Hi Clubmedd, the one thing I considered when reading your post is, your cavalier spent the first five months of her life peeing when she needed to pee. She never had to hold her bladder like a potty trained dog has to. Its also likely that she shared her pound pen with other small dogs and if paper or pads were put down, whoever got to scent them first would ensure keeping other dogs off them. Dogs prefer to pee on pads, paper, cloth, rugs, grass, than having to pee on a concrete floor and suffer the splash back. 

She is probably peeing on her bed for territorial reasons.

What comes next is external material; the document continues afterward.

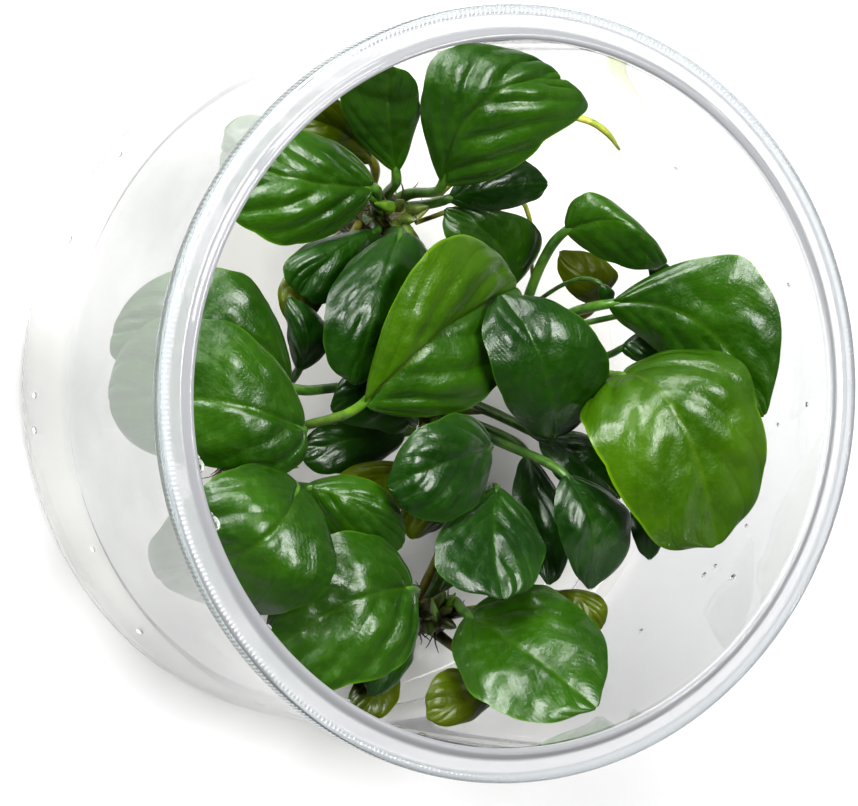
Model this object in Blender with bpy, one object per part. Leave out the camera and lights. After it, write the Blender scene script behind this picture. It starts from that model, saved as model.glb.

Have you considered giving her an indoor potty pad? Teaching her that its okay to pee on the pad but not okay to pee on towels, beds and rugs is probably your best bet.


----------



## Clubmedd (Aug 13, 2013)

Thanks for your ideas. Yes I do think that she only had pads to pee on before we got her and she thinks anything cloth is a pad. I did try to put out a pad, but our other rescue though it was a toy and had great fun shredding it! We do not have any accidents in the house unless we drop a towel on the floor or try to put bedding down for her.


----------



## Shell (Oct 19, 2009)

Unless you want her to use pee pads as opposed to outside, then I would stick with outdoor training only. Crate or contain (like in the bathroom behind a baby gate) when unsupervised, leash her to you when around the house and supervise closely. She is still very young and even dogs living in normal houses will often have accidents indoors at 5 months of age if the humans aren't supervising closely.

I agree that part of the problem can be that she is used to peeing inside and never had to "hold it"-- so the idea is to gradually teach her to hold it rather than using a pee pad to encourage peeing indoors (cause pee pads are a whole lot like rugs and other soft things on the floor....). Basically potty training 101.


----------